Competitive activity can influence test results in unpredictable ways. If a major competitor launches a big campaign in your treatment markets during your test period, it might suppress your apparent incrementality through increased competition for attention and customers.

Advanced optimization techniques

Synthetic control matching improves the accuracy of geographic tests by creating better control groups. Instead of simply matching markets on a few demographic variables, synthetic controls use algorithmic approaches to weight multiple control markets in a way that best replicates the historical performance patterns of your treatment markets.

Multi-cell testing allows you to test different spend levels or strategies simultaneously within a single test design. You might test 50% budget, 100% budget, and 150% budget across different market groups to map your efficiency curve in one experiment rather than running sequential tests.

Cross-channel measurement becomes crucial as your testing program matures. Rather than testing individual platforms in isolation, advanced testing designs measure the incremental impact of your entire marketing mix or specific channel combinations. This reveals interaction effects where certain channels work better together than independently.

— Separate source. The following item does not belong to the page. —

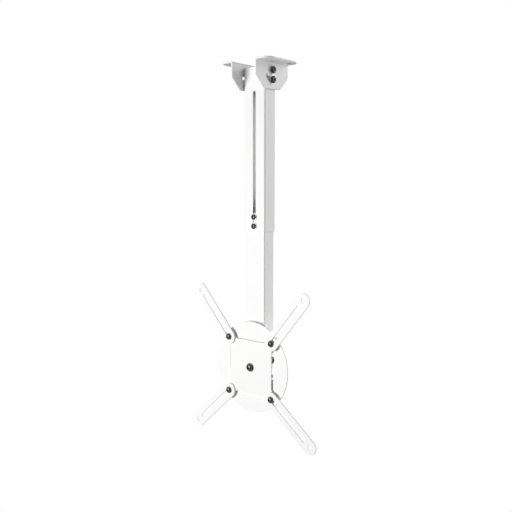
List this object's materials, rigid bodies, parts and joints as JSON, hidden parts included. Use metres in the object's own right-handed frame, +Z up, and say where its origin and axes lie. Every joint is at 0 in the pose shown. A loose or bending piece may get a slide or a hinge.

Building an ongoing testing roadmap prevents the common mistake of treating incrementality testing as a one-time exercise. Start with broad channel-level tests to understand your marketing mix fundamentals. Then move to tactical optimizations like creative testing, audience refinement, and budget curve analysis. Finally, implement continuous monitoring systems that alert you to significant changes in incremental efficiency before they impact your overall business performance.

The most sophisticated fintech brands run overlapping tests throughout the year, creating a continuous feedback loop that informs budget planning, channel strategy, and creative development. This systematic approach to incrementality testing transforms marketing from a cost center making decisions based on uncertain attribution into a growth engine with clear, measurable impact on business outcomes.